Different results for cub::DeviceSelect::If

Hi all,

I’m encountering different behavior of this test code, depending on the platform that it runs:

#include <cub/device/device_select.cuh>
#include <cub/iterator/counting_input_iterator.cuh>


struct LessThan {
   int compare;

   __host__ __device__ __forceinline__
   LessThan(int compare): compare(compare) {}

   __host__ __device__ __forceinline__
   bool operator()(const int &a) const {
      return (a < compare);
   }
};

__global__ void set_num_selected_out (int *x) {
   *x = 1234;
}

int main (int argc, char *argv[]) {
   int num_items = 8;
   int h_in[num_items] = {0, 2, 3, 9, 5, 2, 81, 8};
   int *d_in;
   cudaMalloc((void**)&d_in, num_items * sizeof(int));
   cudaMemcpy(d_in, h_in, num_items * sizeof(int), cudaMemcpyHostToDevice);
   int *d_out;
   cudaMalloc((void**)&d_out, num_items * sizeof(int));
   int *d_num_selected_out;
   cudaMalloc((void**)&d_num_selected_out, sizeof(int));
   LessThan select_op(7);

   void *d_temp_storage = NULL;
   size_t temp_storage_bytes = 0;

   cub::DeviceSelect::If(
     d_temp_storage, temp_storage_bytes,
     d_in, d_out, d_num_selected_out, num_items, select_op);

   printf ("Error: %s\n", cudaGetErrorString(cudaGetLastError()));
   printf ("temp_storage_bytes: %d\n", temp_storage_bytes);
} 

I have two test systems: An x86 host with A100 GPUs and a Grace-Hopper(H100) system. On the first one, I use the HPC SDK 24.3 module (NVIDIA HPC SDK 24.3 Release | NVIDIA Developer). I compile with

nvcc test_cub.cu -o test.x`

When I run this I get

Error: no error
temp_storage_bytes: 767

So far so good. On the Grace-Hopper system, I download the SDK from the same location as above, but obviously the ARM version. I compile it in the same way and get

Error: no error
temp_storage_bytes: 0

I tried some previous SDK versions, and at least with version 23.3, the results agree. So it’s nothing on GH100 that’s making trouble per se, maybe it’s a regression?

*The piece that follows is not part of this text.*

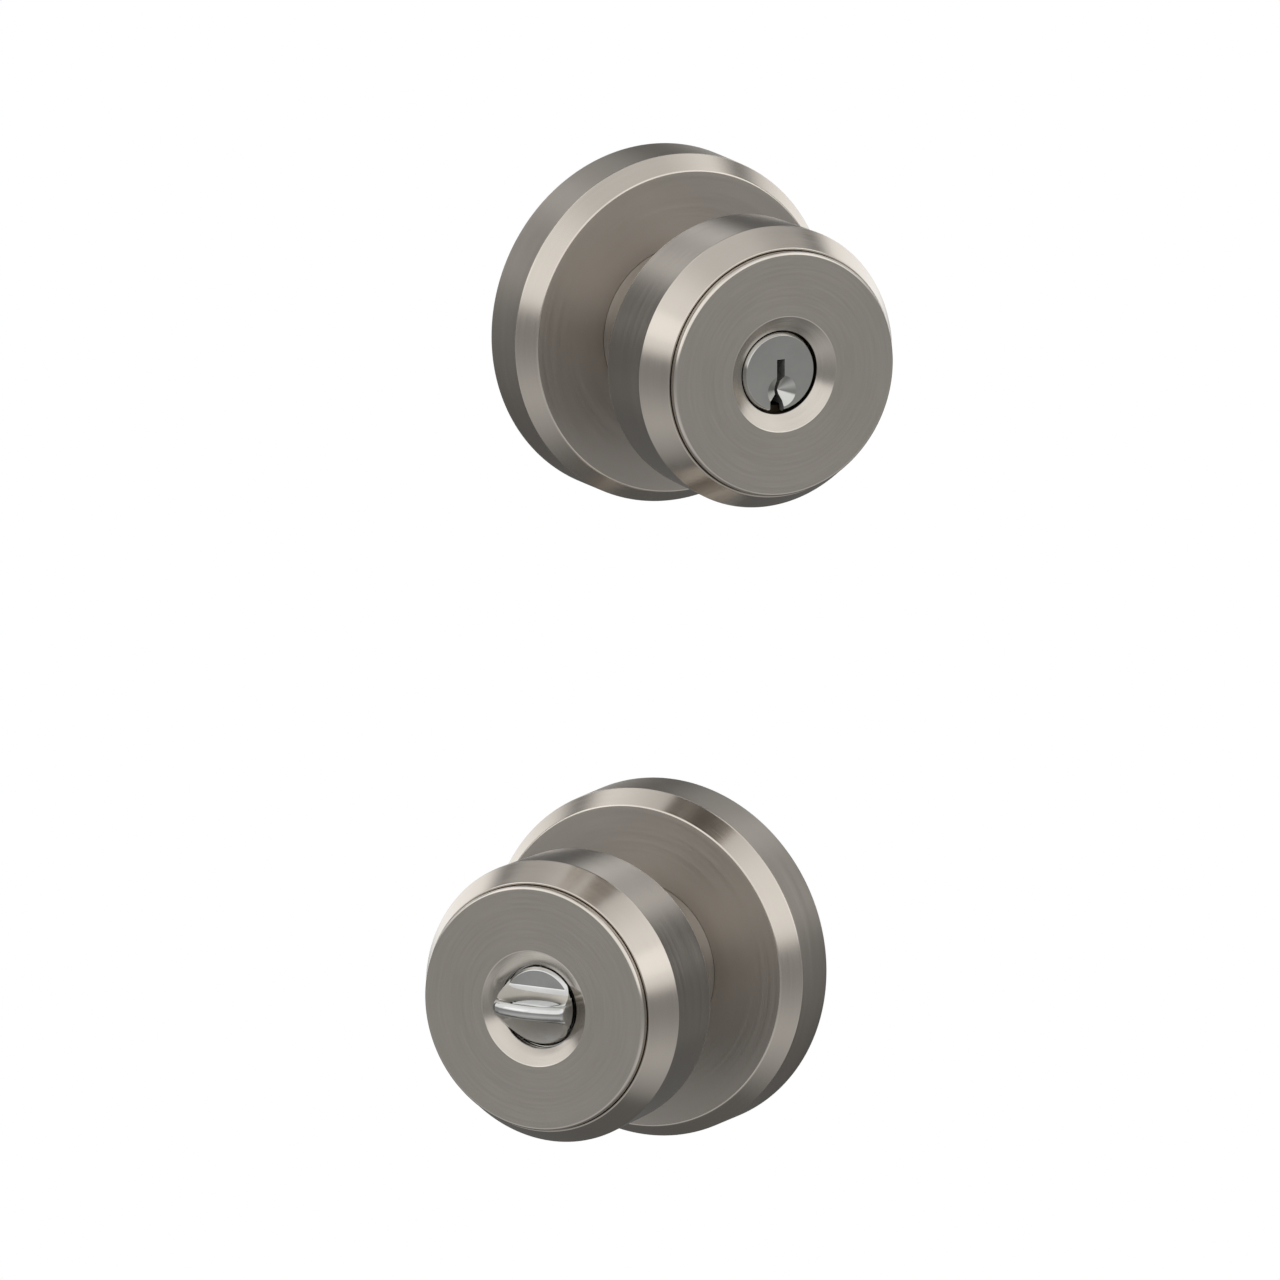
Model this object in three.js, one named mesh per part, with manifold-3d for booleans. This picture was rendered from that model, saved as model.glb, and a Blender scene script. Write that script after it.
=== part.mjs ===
// Keyed-entry knob lockset, both halves: the outside knob with its key cylinder above,
// the inside knob with its turn button below. Millimetres, +Z up.
//
// Origin: centre of the outside rose on the door's face. Each half is built in its own
// frame: x to the right, y up and z out of the door along the knob's axis, with z = 0 on
// the door's face. The two halves are then yawed and stacked.
import * as THREE from 'three';
import { mergeVertices } from 'three/addons/utils/BufferGeometryUtils.js';
import Module from 'manifold-3d';

// ---- layout of the two halves
const YAW = THREE.MathUtils.degToRad(28.457);   // outside half turns this way, inside half the other
const INSIDE_SHIFT = [4.43, 0, -122.44];        // inside half's origin from the outside half's

// ---- rose (escutcheon)
const ROSE_R = 33.4, ROSE_WALL_TOP = 9.6, ROSE_FACE = 13.45, ROSE_FACE_R = 30.8;
const ROSE_HOLE_R = 16.8, ROSE_HEM_R = 30.4, ROSE_HEM = 1.2, SHEET = 1.2;

// ---- knob
const NECK_R = 16.2, NECK_START = 12.7;
const DRUM_BACK = 33.1, DRUM_BACK_R = 26.4, RIM = 47.1, RIM_R = 27.05, LIP = 52.4, LIP_R = 24.0;
const CAP_R = 23.45, CAP_FACE = 54.1, DISH_R = 10.95, HOLE_R = 8.05, DISH_FLOOR = 51.8;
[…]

why is anything making trouble?

It seems plausible to me that in 23.3 timeframe there was no difference in the implementation, and in 24.3 there was.

Let me be more precise. The issue is that version 23.3 behaves identically for both A100 and GH100, but in version 24.3, the results do not match:

SDK Version A100 GH100
23.3 767 767
24.3 767 0

The results should be identical for both platforms.

I don’t know how you reached that conclusion.

apart from the issue with temp storage, if you run an actual cub::DeviceSelect::If operation (lets say on 24.3, on H100), does the selection operation work, or not?

The results should be the same because they do the same thing: Filtering all the elements of the array which are less than 7. The space required for storing these elements should not be zero.

Unless there is a difference in cub implementation when it is running on an A100 vs. when it is running on a H100. Which is why I asked about the thing that matters: if the cub operation (not the temp space calculation) actually works, or not.

I have added the subsequent call which actually filters out the array to this example:

   cudaMalloc((void**)&d_temp_storage, temp_storage_bytes);

   cub::DeviceSelect::If (d_temp_storage, temp_storage_bytes, d_in, d_out,
                          d_num_selected_out, num_items, select_op);

   int h_num_selected_out;
   cudaMemcpy(&h_num_selected_out, d_num_selected_out, sizeof(int), cudaMemcpyDeviceToHost);
   printf ("num_selected_out: %d\n", h_num_selected_out);

On A100, the result is as expected (five numbers are smaller than seven):

Error: no error
temp_storage_bytes: 767
num_selected_out: 5

On GH100, the result is 0:

Error: no error
temp_storage_bytes: 0
num_selected_out: 0

This definitely shouldn’t be like that, or am I mistaken?

No I don’t think that should happen. My suggestion is to file a bug.

1 Like

The solution is that CUB failed to work due to a deprecated driver version. compute-sanitizer revealed

the provided PTX was compiled with an unsupported toolchain

With -sm=arch_90, the output is in agreement with the A100 system.
I have checked for the CUDA error code in the test program, but cudaGetLastError is in use by CUB. To check the error value properly, you need to use the return value of that function.